SYDNEY/LONDON (Reuters) - Activist investor Elliott Management raised the pressure for strategic changes at BHP (BHP.AX) (BLT.L) on Tuesday, calling for an independent review of the mining giant’s petroleum business.
Elliott, which has built up a 4.1 percent stake in BHP’s London-listed arm and is urging changes to boost shareholder value, said there were clear signs the market was receptive to a new strategy for BHP.
“There is extremely broad and deep-rooted support for pro-active steps to be taken by management to achieve an optimal value outcome for BHP’s petroleum business following a formal open review,” it said in a letter to management.
The letter, which did not name any other shareholders, was released hours before BHP Chief Executive Andrew Mackenzie spoke at a Bank of America Merrill Lynch mining conference in Barcelona, which Elliott was also attending.
A source close to BHP said the company expected to meet Elliott in Barcelona.
Elliott, founded by billionaire Paul Singer, has been pushing for BHP to collapse its dual-listed structure, spin off its U.S. oil and gas assets, and boost returns to shareholders since publishing its proposals on April 10 - all of which BHP has rejected.
BHP said it was disappointed Elliott believed the company was not open to suggestions and dismissed criticism it had been misleading in its response to the New York-based investor’s calls for a change in strategy.
“We reject both claims,” the miner said in an emailed statement, adding that it would review Elliott’s latest material in full and formally respond.
Speaking to an audience of bankers and investors at the Barcelona conference on Tuesday, Mackenzie said BHP had made consistent progress and was confident it could grow the value of the company by up to 50 percent and almost double the return on capital.
“Our path is deliberate, with value and returns at the centre of everything we do,” Mackenzie said.
HAPPY TO TALK TO ‘A NATURAL OWNER’
Asked whether shale oil and gas would stay in the portfolio, Mackenzie in a webcast reply said he could not give a simple yes or no answer.
“If there is a natural owner out there who believes more upside can be achieved within this shale business than we do, then we will be more than happy to talk to them,” he said.

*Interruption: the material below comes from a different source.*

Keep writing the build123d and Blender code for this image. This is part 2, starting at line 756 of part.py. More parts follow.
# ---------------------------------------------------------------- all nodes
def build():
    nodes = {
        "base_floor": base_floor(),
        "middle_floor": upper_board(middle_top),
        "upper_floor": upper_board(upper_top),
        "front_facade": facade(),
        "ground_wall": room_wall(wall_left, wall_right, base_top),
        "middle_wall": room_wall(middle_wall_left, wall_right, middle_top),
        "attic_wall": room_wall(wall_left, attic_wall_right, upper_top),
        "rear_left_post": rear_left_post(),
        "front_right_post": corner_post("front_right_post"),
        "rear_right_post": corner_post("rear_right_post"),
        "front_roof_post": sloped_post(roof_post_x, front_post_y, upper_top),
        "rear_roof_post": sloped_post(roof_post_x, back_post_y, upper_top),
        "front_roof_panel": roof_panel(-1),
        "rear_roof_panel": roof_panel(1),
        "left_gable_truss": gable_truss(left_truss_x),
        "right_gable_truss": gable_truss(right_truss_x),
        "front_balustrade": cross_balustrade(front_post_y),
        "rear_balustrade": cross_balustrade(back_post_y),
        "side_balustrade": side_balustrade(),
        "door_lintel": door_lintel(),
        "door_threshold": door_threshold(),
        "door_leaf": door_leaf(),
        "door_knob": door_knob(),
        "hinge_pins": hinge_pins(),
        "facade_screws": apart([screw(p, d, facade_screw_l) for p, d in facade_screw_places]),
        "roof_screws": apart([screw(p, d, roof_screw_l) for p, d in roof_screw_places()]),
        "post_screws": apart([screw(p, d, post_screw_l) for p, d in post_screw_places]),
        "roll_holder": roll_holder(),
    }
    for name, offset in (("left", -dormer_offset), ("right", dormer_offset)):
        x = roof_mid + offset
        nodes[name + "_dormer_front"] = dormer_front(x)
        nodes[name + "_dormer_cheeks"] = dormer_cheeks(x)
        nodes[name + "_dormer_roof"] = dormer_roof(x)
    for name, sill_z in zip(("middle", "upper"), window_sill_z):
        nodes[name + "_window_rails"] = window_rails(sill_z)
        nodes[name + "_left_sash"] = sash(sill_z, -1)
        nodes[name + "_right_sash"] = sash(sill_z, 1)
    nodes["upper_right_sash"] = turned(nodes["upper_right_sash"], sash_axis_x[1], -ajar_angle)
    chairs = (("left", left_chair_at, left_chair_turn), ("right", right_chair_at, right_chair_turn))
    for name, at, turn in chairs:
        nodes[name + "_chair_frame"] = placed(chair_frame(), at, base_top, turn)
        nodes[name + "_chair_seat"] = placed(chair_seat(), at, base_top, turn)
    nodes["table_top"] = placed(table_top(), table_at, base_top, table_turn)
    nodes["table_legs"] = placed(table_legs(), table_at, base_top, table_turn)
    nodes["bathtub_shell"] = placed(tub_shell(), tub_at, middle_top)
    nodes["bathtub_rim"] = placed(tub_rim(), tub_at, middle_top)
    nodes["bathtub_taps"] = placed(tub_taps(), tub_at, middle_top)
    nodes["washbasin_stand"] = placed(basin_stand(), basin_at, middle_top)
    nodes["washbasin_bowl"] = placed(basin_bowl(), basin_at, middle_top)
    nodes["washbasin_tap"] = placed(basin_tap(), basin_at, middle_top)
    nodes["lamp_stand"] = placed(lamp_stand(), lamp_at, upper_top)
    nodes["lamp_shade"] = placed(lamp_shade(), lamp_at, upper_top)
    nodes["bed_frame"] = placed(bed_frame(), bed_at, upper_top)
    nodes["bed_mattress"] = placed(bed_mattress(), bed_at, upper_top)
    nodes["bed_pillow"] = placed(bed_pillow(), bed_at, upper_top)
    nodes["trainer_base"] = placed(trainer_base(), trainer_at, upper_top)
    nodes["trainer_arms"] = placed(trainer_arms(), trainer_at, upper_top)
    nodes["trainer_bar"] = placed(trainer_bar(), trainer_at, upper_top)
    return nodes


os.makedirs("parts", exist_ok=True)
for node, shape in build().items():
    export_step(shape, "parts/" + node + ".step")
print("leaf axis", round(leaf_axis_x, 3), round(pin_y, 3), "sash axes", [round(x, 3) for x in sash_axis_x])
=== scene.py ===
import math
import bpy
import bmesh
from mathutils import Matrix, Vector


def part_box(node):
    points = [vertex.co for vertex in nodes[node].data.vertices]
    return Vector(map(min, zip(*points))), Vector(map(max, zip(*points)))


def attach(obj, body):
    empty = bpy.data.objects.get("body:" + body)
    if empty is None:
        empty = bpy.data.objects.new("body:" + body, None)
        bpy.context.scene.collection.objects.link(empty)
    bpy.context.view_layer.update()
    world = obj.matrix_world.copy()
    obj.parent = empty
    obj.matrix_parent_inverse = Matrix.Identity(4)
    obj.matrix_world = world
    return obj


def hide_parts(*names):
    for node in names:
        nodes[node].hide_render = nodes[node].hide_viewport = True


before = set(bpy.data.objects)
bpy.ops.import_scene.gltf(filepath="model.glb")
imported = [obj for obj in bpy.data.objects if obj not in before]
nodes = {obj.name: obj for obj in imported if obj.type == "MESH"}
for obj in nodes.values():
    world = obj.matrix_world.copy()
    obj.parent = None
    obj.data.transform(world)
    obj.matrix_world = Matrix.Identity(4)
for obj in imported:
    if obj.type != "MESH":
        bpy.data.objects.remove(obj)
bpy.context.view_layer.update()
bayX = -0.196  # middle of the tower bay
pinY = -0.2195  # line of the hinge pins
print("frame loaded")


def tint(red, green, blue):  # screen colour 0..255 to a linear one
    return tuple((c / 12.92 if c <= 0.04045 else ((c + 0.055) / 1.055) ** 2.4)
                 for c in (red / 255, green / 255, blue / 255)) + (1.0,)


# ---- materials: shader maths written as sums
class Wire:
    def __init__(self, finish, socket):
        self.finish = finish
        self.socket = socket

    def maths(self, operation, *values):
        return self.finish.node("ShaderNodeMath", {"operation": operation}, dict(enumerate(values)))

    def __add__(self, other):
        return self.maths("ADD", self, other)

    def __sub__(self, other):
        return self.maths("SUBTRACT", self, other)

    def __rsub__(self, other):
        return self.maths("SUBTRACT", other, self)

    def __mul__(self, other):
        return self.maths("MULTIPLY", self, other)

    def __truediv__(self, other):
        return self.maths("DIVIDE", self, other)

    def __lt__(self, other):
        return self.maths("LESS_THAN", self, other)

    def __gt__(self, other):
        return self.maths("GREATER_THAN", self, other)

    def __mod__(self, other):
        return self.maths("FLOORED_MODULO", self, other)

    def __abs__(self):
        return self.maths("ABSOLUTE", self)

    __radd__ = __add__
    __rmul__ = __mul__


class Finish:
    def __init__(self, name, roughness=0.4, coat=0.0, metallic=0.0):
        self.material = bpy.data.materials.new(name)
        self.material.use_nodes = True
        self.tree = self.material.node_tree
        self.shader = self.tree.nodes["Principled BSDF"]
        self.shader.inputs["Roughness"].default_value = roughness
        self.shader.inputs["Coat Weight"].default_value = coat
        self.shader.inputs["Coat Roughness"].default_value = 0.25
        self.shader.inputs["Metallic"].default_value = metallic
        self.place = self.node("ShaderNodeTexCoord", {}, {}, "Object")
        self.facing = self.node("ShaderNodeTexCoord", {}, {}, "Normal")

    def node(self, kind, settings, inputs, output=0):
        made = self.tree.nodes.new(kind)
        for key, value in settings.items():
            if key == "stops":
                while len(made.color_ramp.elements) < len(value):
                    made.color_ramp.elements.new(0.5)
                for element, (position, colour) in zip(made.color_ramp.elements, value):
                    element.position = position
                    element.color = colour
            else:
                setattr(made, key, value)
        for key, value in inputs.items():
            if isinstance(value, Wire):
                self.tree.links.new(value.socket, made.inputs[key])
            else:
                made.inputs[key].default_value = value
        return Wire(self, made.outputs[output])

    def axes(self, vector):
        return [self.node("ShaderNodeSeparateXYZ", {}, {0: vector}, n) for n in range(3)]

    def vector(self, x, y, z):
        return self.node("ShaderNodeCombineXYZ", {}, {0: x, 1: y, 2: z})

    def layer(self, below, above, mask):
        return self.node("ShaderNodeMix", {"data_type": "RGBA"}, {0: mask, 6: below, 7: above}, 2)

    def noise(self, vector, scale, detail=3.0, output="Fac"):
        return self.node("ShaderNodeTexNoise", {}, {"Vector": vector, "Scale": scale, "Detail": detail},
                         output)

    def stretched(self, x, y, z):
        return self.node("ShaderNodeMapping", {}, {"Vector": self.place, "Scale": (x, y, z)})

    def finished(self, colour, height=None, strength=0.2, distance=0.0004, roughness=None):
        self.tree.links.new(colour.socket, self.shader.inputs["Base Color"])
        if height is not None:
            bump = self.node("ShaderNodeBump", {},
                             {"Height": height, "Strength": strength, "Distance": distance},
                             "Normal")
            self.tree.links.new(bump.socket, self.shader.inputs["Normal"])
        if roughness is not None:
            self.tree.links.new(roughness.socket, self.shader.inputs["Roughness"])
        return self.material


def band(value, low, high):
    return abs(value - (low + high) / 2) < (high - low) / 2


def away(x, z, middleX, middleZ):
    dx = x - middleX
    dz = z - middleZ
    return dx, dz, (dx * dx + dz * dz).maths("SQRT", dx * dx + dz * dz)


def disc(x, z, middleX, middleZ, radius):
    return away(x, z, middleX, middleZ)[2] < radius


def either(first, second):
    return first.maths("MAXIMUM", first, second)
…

In his presentation, he said BHP’s petroleum exploration programme had a value of more than $20 billion (£15.5 billion) and close to a quarter of this was in low-to-medium risk prospects to be tested in the next two years.
Mackenzie, whose previous experience included working at oil major BP (BP.L), has said it is the wrong time for BHP to sell its U.S. petroleum assets, given oil prices are still relatively low at about $52 per barrel LCOc1.

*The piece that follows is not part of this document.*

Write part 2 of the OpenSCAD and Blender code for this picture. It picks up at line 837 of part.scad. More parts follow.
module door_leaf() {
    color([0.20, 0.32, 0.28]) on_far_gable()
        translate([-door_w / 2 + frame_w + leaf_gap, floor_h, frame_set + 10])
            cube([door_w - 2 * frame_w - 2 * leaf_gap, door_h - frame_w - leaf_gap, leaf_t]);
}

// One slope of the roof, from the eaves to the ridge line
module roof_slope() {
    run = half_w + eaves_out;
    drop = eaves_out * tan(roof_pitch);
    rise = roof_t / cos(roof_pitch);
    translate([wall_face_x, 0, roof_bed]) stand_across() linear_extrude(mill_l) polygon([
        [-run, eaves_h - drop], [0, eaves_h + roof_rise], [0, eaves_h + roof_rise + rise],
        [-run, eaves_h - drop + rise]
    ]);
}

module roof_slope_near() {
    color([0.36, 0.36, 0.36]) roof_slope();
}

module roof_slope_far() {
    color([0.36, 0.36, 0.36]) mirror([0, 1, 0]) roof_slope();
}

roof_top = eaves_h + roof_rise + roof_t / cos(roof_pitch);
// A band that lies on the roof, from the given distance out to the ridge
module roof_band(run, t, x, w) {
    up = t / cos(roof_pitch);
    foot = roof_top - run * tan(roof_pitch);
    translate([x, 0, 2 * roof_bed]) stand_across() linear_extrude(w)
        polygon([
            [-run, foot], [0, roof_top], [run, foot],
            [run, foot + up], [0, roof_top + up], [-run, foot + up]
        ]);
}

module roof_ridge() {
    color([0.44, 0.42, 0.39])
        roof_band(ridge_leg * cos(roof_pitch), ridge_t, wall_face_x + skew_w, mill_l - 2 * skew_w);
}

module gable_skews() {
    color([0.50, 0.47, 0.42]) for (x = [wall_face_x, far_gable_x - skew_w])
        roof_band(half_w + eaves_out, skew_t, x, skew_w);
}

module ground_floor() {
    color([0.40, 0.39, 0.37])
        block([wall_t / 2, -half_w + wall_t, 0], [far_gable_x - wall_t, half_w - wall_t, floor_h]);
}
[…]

BHP is however divesting non-core parts of its U.S. shale assets.
Analysts at Deutsche Bank and Citi have said BHP could unleash billions of dollars by selling part or all of its petroleum business, although Citi cautioned this would bring only a one-off benefit to shareholders and the company should focus on how to grow value for investors.
“The current period of shareholder activism could result in a break-up and/or a significant alteration of the company’s structure,” Citi said in a note this week.
Responding to concerns raised by the Australian government, Elliott on Tuesday backtracked on its proposal for BHP to have its main listing in London, saying that it could remain incorporated in Australia and stay an Australian tax resident, retaining full listings on the Australian and London bourses.
An example would be International Consolidated Airline Group IAG.L, which resulted from the 2010 merger of British Airways and Iberia. IAG has its primary listing in Spain but also trades in London and remains part of the benchmark FTSE 100 index.
BHP has said the costs of scrapping its dual-listed structure significantly outweigh the benefits.
Its share price has fallen since Elliott announced its overhaul proposals last month and the London stock is down nearly 9 percent since the start of the year. BHP shares were virtually flat at 1100 GMT on Tuesday.
On its website, fixingbhp.com, Elliott also criticised BHP’s track record on share buybacks and suggested the company make a $6 billion buyback in 2018.
Such a buyback, if the current valuation remained unchanged, would lead to $2.4 billion in value accretion, equivalent to more than 12 times Elliott’s expected costs of unifying BHP’s dual listings, it said.
Elliott has put the cost of unification at $200 million and said BHP’s $1.3 billion estimated cost was “flawed and misleading”.